SUPPLIED INFORMATION >>
——

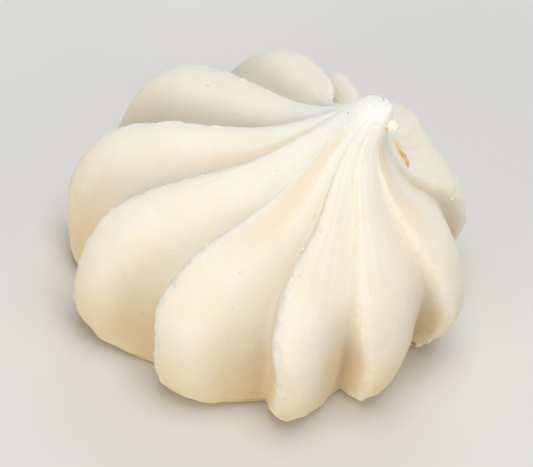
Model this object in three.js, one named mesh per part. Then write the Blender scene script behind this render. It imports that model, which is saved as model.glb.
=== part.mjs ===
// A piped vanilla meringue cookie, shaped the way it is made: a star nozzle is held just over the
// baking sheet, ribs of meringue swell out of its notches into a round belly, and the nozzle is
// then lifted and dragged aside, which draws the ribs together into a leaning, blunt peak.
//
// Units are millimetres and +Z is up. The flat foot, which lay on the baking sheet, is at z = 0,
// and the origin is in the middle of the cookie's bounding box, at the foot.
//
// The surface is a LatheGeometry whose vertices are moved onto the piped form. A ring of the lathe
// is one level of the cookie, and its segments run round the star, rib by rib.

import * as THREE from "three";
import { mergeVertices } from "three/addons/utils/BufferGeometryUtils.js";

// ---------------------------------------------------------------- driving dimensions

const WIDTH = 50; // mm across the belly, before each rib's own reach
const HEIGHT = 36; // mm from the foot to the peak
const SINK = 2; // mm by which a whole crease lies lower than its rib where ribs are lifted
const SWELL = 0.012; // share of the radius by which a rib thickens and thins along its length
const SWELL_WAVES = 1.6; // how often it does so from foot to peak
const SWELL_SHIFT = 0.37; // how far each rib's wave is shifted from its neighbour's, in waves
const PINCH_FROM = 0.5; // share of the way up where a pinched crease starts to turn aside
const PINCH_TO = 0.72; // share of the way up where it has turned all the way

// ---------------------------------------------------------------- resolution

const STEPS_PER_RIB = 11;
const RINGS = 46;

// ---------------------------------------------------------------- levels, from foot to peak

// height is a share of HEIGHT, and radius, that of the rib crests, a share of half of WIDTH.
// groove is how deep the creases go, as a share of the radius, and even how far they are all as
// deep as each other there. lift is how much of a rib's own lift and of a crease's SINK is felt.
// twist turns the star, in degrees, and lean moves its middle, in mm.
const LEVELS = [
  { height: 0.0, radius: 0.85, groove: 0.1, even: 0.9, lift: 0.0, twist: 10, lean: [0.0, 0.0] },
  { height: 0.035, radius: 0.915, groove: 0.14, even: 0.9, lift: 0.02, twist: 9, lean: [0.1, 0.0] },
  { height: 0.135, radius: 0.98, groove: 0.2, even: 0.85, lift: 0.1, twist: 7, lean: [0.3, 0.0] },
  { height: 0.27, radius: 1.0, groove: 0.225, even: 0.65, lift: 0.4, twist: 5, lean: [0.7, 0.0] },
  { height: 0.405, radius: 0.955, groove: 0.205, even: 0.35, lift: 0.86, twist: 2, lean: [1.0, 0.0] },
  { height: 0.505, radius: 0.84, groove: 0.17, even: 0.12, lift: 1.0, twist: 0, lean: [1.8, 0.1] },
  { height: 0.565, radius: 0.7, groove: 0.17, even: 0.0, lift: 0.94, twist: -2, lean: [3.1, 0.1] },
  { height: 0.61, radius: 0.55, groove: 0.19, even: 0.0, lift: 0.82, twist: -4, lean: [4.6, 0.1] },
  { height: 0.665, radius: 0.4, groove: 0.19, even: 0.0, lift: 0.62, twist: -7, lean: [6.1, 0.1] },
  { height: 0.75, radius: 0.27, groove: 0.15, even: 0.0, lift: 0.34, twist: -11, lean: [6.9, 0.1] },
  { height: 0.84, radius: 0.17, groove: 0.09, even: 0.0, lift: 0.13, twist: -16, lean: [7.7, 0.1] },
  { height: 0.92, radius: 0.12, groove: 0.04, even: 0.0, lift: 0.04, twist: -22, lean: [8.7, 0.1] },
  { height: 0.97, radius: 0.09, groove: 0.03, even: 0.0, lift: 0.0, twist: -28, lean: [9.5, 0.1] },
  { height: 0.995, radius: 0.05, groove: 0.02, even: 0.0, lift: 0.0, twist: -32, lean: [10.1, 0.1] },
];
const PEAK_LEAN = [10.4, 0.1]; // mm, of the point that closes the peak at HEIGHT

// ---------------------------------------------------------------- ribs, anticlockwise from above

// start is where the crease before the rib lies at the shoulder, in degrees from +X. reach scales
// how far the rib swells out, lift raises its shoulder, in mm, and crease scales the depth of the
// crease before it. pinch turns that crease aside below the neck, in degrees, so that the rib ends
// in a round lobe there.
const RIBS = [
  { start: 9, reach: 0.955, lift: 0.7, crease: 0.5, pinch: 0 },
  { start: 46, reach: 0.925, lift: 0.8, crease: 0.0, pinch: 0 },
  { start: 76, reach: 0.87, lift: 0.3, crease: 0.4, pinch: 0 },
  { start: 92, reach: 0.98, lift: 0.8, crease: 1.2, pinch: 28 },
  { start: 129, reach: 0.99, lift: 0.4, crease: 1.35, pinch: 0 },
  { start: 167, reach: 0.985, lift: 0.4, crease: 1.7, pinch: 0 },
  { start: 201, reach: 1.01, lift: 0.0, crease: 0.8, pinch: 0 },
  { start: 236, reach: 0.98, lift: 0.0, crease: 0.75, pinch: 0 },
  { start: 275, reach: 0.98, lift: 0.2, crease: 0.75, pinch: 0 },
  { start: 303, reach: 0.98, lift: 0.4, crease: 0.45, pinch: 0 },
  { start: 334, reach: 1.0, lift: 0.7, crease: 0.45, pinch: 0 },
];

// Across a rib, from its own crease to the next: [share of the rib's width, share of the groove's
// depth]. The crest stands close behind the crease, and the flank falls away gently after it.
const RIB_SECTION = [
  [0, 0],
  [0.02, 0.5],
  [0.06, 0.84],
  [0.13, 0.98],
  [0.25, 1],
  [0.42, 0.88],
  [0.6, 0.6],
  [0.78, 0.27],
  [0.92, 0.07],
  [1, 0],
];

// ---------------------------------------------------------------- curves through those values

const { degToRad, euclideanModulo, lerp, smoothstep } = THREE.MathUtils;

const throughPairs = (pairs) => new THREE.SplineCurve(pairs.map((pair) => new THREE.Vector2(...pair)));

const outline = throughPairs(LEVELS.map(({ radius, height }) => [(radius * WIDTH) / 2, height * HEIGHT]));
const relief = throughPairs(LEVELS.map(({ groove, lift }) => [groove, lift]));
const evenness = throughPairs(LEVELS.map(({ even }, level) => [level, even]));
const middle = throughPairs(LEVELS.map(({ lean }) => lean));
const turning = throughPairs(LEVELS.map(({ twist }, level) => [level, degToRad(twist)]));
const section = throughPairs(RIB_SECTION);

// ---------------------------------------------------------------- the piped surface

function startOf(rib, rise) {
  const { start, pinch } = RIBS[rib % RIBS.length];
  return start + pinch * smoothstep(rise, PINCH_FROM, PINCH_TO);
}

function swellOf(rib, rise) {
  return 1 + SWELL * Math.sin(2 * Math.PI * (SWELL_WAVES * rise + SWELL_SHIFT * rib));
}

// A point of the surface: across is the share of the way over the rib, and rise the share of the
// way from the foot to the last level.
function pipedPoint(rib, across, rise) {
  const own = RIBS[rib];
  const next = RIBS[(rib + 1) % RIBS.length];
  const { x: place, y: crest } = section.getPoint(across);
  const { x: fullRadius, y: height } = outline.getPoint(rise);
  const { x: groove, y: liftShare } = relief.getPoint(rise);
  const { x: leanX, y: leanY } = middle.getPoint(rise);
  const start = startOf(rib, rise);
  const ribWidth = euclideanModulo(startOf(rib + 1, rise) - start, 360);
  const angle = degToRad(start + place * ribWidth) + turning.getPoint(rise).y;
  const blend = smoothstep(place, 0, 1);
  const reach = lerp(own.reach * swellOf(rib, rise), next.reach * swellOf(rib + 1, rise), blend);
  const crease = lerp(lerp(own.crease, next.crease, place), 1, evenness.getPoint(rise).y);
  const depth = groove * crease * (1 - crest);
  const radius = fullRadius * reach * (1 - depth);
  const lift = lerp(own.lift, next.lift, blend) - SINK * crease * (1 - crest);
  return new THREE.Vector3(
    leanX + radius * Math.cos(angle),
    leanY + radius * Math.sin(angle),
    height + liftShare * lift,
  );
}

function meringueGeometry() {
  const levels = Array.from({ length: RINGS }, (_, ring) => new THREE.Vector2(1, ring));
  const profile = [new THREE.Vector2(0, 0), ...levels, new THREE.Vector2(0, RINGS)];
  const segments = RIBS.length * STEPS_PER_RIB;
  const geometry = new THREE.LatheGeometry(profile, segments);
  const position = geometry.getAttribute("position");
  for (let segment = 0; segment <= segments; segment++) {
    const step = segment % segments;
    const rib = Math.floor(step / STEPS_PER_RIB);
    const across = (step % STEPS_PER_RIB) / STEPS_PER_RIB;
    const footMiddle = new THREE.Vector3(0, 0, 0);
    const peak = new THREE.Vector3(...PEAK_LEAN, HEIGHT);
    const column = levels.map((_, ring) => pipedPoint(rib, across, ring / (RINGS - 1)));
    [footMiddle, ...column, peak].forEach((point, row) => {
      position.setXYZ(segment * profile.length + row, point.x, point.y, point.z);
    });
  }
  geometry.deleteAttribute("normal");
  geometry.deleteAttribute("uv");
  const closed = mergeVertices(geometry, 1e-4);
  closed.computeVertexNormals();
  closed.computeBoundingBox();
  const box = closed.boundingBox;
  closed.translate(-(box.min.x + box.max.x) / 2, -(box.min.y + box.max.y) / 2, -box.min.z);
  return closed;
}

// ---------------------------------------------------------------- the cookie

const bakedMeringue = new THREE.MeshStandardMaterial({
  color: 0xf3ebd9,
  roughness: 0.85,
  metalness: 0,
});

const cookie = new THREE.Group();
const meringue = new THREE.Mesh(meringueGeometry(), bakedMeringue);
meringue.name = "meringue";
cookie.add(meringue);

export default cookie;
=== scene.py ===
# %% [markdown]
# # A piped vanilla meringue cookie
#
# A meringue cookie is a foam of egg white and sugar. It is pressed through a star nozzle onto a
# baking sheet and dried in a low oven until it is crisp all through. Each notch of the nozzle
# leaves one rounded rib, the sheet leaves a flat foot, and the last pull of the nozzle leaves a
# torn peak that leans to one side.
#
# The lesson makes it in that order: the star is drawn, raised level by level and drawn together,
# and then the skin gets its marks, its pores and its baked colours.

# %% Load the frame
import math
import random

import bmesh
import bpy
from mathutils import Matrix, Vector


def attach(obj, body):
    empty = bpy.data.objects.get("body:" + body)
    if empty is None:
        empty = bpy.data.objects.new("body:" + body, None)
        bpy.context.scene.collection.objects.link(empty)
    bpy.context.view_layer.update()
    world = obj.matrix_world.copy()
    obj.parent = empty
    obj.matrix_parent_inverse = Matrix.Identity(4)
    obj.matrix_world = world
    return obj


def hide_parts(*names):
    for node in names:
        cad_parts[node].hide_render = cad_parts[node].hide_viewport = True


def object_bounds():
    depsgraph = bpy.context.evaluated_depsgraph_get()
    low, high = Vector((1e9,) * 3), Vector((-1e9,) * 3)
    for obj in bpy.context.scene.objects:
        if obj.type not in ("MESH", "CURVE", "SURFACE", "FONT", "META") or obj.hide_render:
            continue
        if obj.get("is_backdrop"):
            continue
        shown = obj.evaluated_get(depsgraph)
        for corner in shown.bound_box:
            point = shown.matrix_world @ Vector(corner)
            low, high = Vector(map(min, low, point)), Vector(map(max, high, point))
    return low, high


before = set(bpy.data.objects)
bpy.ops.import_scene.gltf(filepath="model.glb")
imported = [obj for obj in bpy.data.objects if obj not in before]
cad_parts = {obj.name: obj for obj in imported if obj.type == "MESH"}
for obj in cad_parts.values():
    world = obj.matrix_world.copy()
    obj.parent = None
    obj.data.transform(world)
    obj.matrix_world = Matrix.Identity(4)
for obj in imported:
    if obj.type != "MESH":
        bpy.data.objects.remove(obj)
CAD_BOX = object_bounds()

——

Out of the data above, set down the lines from the one with "const cookie = new THREE.Group();" to the one with "bpy.context.scene.collection.objects.link(empty)", both included, exactly as written and with no additions.

FULL RESPONSE >>
const cookie = new THREE.Group();
const meringue = new THREE.Mesh(meringueGeometry(), bakedMeringue);
meringue.name = "meringue";
cookie.add(meringue);

export default cookie;
=== scene.py ===
# %% [markdown]
# # A piped vanilla meringue cookie
#
# A meringue cookie is a foam of egg white and sugar. It is pressed through a star nozzle onto a
# baking sheet and dried in a low oven until it is crisp all through. Each notch of the nozzle
# leaves one rounded rib, the sheet leaves a flat foot, and the last pull of the nozzle leaves a
# torn peak that leans to one side.
#
# The lesson makes it in that order: the star is drawn, raised level by level and drawn together,
# and then the skin gets its marks, its pores and its baked colours.

# %% Load the frame
import math
import random

import bmesh
import bpy
from mathutils import Matrix, Vector


def attach(obj, body):
    empty = bpy.data.objects.get("body:" + body)
    if empty is None:
        empty = bpy.data.objects.new("body:" + body, None)
        bpy.context.scene.collection.objects.link(empty)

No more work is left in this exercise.